-- start --
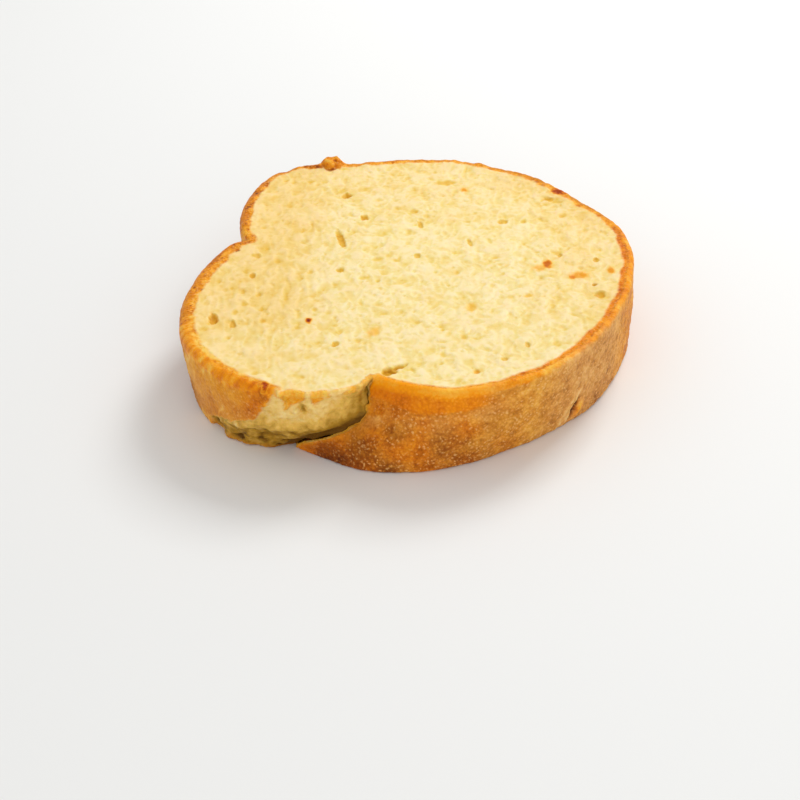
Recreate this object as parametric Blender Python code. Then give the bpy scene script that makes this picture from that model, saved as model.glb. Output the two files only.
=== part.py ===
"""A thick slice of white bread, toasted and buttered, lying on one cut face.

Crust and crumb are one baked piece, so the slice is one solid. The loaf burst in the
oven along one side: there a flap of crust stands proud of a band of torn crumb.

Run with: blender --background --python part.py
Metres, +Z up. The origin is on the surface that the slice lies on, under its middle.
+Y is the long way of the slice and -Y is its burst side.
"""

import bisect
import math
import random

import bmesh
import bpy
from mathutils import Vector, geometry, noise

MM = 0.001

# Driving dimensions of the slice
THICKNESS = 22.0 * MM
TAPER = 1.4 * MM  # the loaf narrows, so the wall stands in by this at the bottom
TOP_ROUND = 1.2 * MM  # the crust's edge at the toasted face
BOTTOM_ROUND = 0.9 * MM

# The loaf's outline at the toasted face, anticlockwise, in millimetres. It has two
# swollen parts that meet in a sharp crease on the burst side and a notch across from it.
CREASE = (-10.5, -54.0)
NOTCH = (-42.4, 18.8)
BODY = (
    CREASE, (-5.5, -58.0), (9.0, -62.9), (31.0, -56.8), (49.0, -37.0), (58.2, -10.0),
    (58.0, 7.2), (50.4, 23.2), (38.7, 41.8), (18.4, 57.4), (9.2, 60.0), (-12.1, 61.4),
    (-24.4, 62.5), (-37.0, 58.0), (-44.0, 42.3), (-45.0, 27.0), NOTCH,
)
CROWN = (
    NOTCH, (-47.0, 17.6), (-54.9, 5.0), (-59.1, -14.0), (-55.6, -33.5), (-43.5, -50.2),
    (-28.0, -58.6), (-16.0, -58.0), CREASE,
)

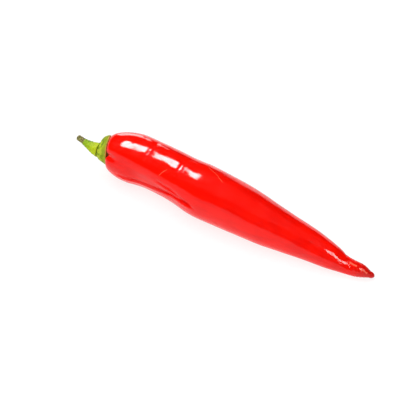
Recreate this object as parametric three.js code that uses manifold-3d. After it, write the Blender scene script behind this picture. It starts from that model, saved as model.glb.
-- end --
## Required task
Extract the full listing above without alteration.

## Written answer
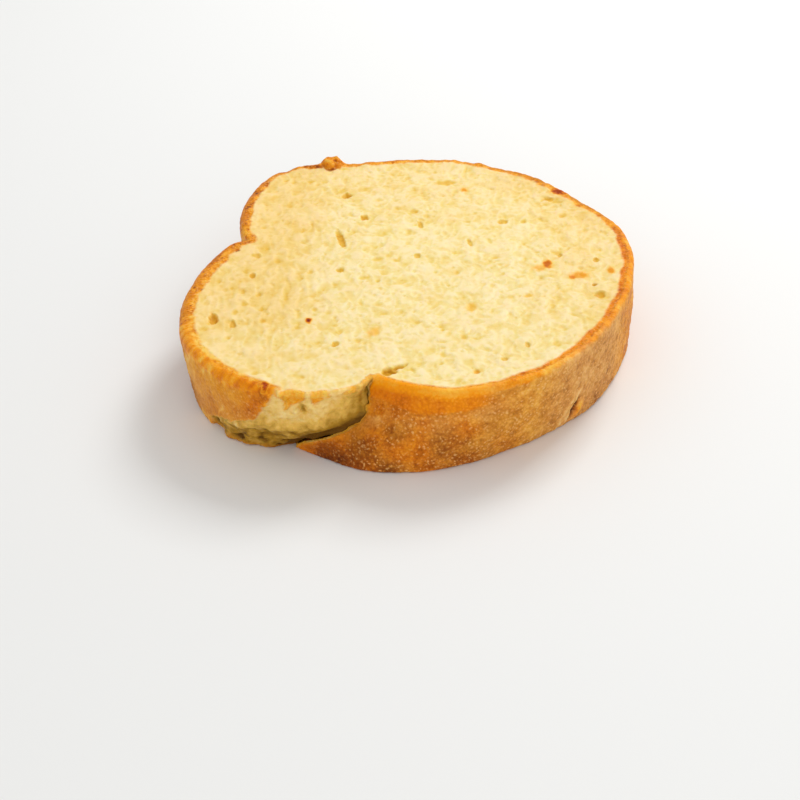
Recreate this object as parametric Blender Python code. Then give the bpy scene script that makes this picture from that model, saved as model.glb. Output the two files only.
=== part.py ===
"""A thick slice of white bread, toasted and buttered, lying on one cut face.

Crust and crumb are one baked piece, so the slice is one solid. The loaf burst in the
oven along one side: there a flap of crust stands proud of a band of torn crumb.

Run with: blender --background --python part.py
Metres, +Z up. The origin is on the surface that the slice lies on, under its middle.
+Y is the long way of the slice and -Y is its burst side.
"""

import bisect
import math
import random

import bmesh
import bpy
from mathutils import Vector, geometry, noise

MM = 0.001

# Driving dimensions of the slice
THICKNESS = 22.0 * MM
TAPER = 1.4 * MM  # the loaf narrows, so the wall stands in by this at the bottom
TOP_ROUND = 1.2 * MM  # the crust's edge at the toasted face
BOTTOM_ROUND = 0.9 * MM

# The loaf's outline at the toasted face, anticlockwise, in millimetres. It has two
# swollen parts that meet in a sharp crease on the burst side and a notch across from it.
CREASE = (-10.5, -54.0)
NOTCH = (-42.4, 18.8)
BODY = (
    CREASE, (-5.5, -58.0), (9.0, -62.9), (31.0, -56.8), (49.0, -37.0), (58.2, -10.0),
    (58.0, 7.2), (50.4, 23.2), (38.7, 41.8), (18.4, 57.4), (9.2, 60.0), (-12.1, 61.4),
    (-24.4, 62.5), (-37.0, 58.0), (-44.0, 42.3), (-45.0, 27.0), NOTCH,
)
CROWN = (
    NOTCH, (-47.0, 17.6), (-54.9, 5.0), (-59.1, -14.0), (-55.6, -33.5), (-43.5, -50.2),
    (-28.0, -58.6), (-16.0, -58.0), CREASE,
)

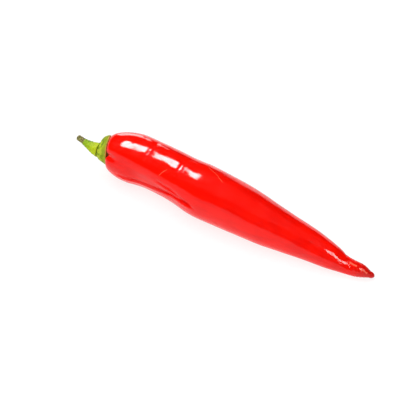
Recreate this object as parametric three.js code that uses manifold-3d. After it, write the Blender scene script behind this picture. It starts from that model, saved as model.glb.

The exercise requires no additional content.